The office also is supposed to make sure those 1,000 poll workers take training classes well before the election so they will know how to make a precinct run smoothly. Moreover, some 20 voting machine repair workers must overhaul all voting machines before the election to make sure they work properly before being delivered to precincts. Then, those technicians must remain on call on election day and be able to promptly respond when precincts report machine failures.
However, Hamm made clear, McBride’s office had no one on Nov. 6 – including McBride – who was capable of planning and coordinating that kind of complex operation, with its many moving parts, unpredictable events, numerous details and large numbers of people and machines.
McBride was paid $66,429 in 2011 as the county’s director of voter registration when Mike Cinnamon ran the separate county elections office. She got a raise to $85,000 in mid-2011 when she was named director of the newly merged voter registration and elections office.
The Richland legislative delegation gave that top job to McBride, who had never overseen an election, without seriously considering other candidates.

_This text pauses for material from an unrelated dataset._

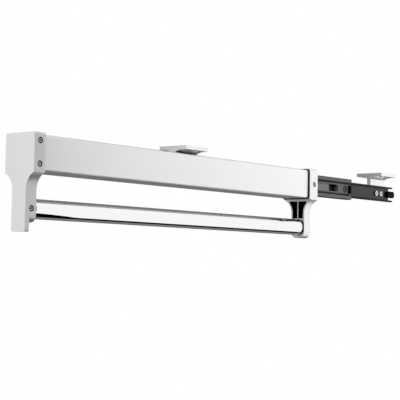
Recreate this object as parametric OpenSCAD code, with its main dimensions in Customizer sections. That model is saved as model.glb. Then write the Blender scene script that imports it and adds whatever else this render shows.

The commission chose Salmond to replace McBride as acting director when McBride said she was stepping down from her position in a letter delivered to commissioners last week. Salmond, 80 and a former longtime member of the Richland 1 board, will be paid $4,500 a month until the commission hires a new director.
Despite the public outcry, members of the county legislative delegation who hired McBride had no authority to remove her. And the election commission, which could fire her, chose not to.
The commission Wednesday urged Salmond to begin reorganizing the office and instituting reforms.